What's the single most important factor in judging a mystery? Plot is certainly high on the list. What's the point of reading a puzzler if all the answers are obvious from the beginning?
But character may be even more important. The author has to create characters that make me care about what happens to them and whose actions are at least relatively believable under the circumstances.
"Season of Darkness" by Maureen Jennings (McClelland & Stewart), 416 pages, $22.95). If you've ever tended to romanticize World War II, "Season of Darkness" will cure you.
The number of damaged people who "survived" probably never has been tallied.
This story focuses on Tom Tyler, a veteran of World War I and a detective inspector in the English police. The death of a popular Land Girl is the first substantive case he's dealt with for ages. (With all the young men gone, Land Girls were recruited from Britain to help farmers bring in their crops.)
In addition to the case, Tyler must cope with his son, who has not been the same since returning from the battle at Dunkirk, as well as his unhappy teenaged daughter. His first love, long a resident of Switzerland, is back in the area. He also gets some help from an unlikely source: a German psychiatrist interned at a local camp.
The characters are complex and fully developed, and the story is both particular to them and part of a much bigger picture. All in all, an engrossing story.
"A Fatal Winter" by G.M. Malliet (Minotaur Books, $24.99, 384 pages). Max Tudor, who became an Anglican priest after a career as a British intelligence agent, is once again up to his cassock in murder in a delightful village mystery.
The scene is nearby Chedrow Castle, a sprawling old place where it's easier to eavesdrop than to find your room.
There are two deaths at the castle and a slew of younger relatives with their hands out. Not surprisingly in a mystery set in a castle, there are some secrets and questions of inheritance. The book is, in fact, a traditional British mystery set in a typical locale, but with a modern sensibility.
The characters are well-drawn and engaging, not always easy to do when there's a large cast. And Max, the good-looking former MI-5 operative who just wants to live a quiet life -- well, that's not in the cards. And that's good news for readers.

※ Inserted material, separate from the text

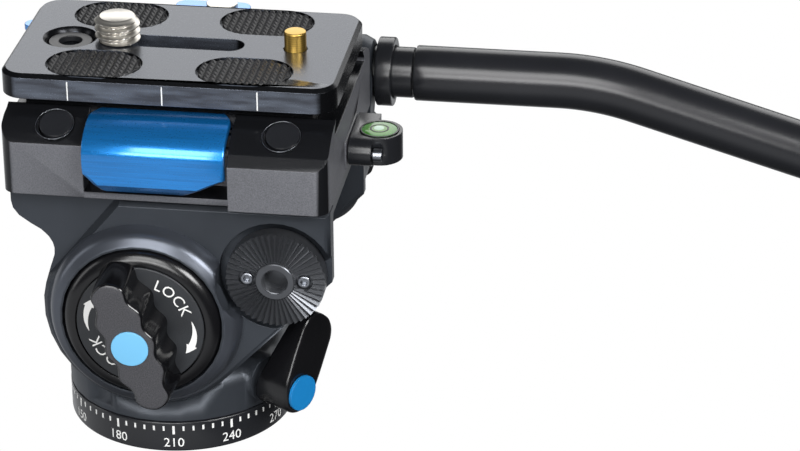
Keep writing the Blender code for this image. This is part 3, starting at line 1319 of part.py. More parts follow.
def main():
    start_scene()
    base_pieces()
    pan_housing()
    drum_pieces()
    pan_lock_pieces()
    tilt_bracket()
    for side, turn in (("near", NEAR), ("far", FAR)):
        rosette("rosette_" + side, turn)
        rosette_screws(side, turn)
    knob_pieces()
    platform()
    platform_trim()
    release_lever()
    camera_plate()
    plate_trim()
    camera_screw()
    video_pin()
    plate_lock_pieces()
    level_pieces()
    bar_bracket()
    bar_tube()
    bar_grip()
    bar_clamp()
    weld_seams()


main()
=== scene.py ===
"""Dresses the fluid video head: fine surfaces, markings, finishes and a studio stage."""
import math

import bmesh
import bpy
import numpy as np
from mathutils import Matrix, Vector


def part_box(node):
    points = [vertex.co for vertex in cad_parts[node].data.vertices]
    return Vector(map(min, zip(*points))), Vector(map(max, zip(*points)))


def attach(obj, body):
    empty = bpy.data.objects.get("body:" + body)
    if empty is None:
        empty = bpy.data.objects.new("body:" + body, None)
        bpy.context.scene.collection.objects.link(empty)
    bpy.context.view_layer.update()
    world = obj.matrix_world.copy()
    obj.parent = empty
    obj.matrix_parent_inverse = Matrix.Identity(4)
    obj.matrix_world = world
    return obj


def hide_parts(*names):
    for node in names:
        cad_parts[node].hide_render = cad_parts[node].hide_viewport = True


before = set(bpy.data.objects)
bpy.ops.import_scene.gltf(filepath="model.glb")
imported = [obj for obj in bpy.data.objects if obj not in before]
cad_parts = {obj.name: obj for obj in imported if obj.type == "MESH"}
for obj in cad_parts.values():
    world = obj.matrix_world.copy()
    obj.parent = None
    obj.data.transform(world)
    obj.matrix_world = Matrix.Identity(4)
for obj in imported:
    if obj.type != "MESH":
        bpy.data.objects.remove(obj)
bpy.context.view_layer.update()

bl_info = {
    "name": "Fluid video head",
    "version": (1, 0, 0),
    "blender": (4, 5, 0),
    "location": "View3D > Sidebar > Fluid head",
    "description": "Dresses a compact fluid video head and sets it on a studio stage",
    "category": "Add Mesh",
}

MM = 0.001
TAU = 2 * math.pi
# A round piece is drawn about its own z axis. These leave it so, or turn it to -Y, +Y or +X.
UPRIGHT = np.eye(3)
NEAR = np.array(((1, 0, 0), (0, 0, -1), (0, 1, 0)), float)
FAR = np.array(((1, 0, 0), (0, 0, 1), (0, -1, 0)), float)
ALONG = np.array(((0, 0, 1), (0, 1, 0), (-1, 0, 0)), float)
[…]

"The Incense Game" by Laura Joh Rowland (Minotaur, $25.99, 304 pages). A devastating earthquake in Japan in 1703 has left Sano Ichiro, chamberlain and second only to the emperor, with his hands full, what with the court and countryside in ruins. Plus the emperor keeps querulously demanding that Sano make things normal again.
But the death by poison of two daughters of a nobleman threatens the precarious recovery effort when he demands Sano investigate the case.
As always in this series, Sano's wife Reiko gets involved. They are a formidable pair, and even if roles for women were limited at that time, Reiko makes her contribution felt.
Although the book is fiction, the earthquake itself was real, and one of the fascinations of the book is watching how this rigid, crumbling society tries to reassemble itself. It is an issue that reverberates here in earthquake country.
"Murder for Choir" by Joelle Charbonneau (Penguin, 296 pages, $7.99). Paige Marshall, an opera singer looking for a boost to her career, agrees to coach a high school show choir. This seems to be roughly equivalent to teaching crocodiles to dance.
The world of the show choir is a new one to me, and was engaging and terrifying in equal measure. And that was before another coach is murdered, and one of Paige's students becomes the prime suspect.
Paige is your typical feisty young protagonist, unwilling to go for the obvious solution or to take "no" for an answer. Happily, Charbonneau makes her lively and believable. A few of the plot developments are on the farfetched side, but, if you suspend your disbelief, you'll find this first-in-a-new-series book has a lot to recommend it.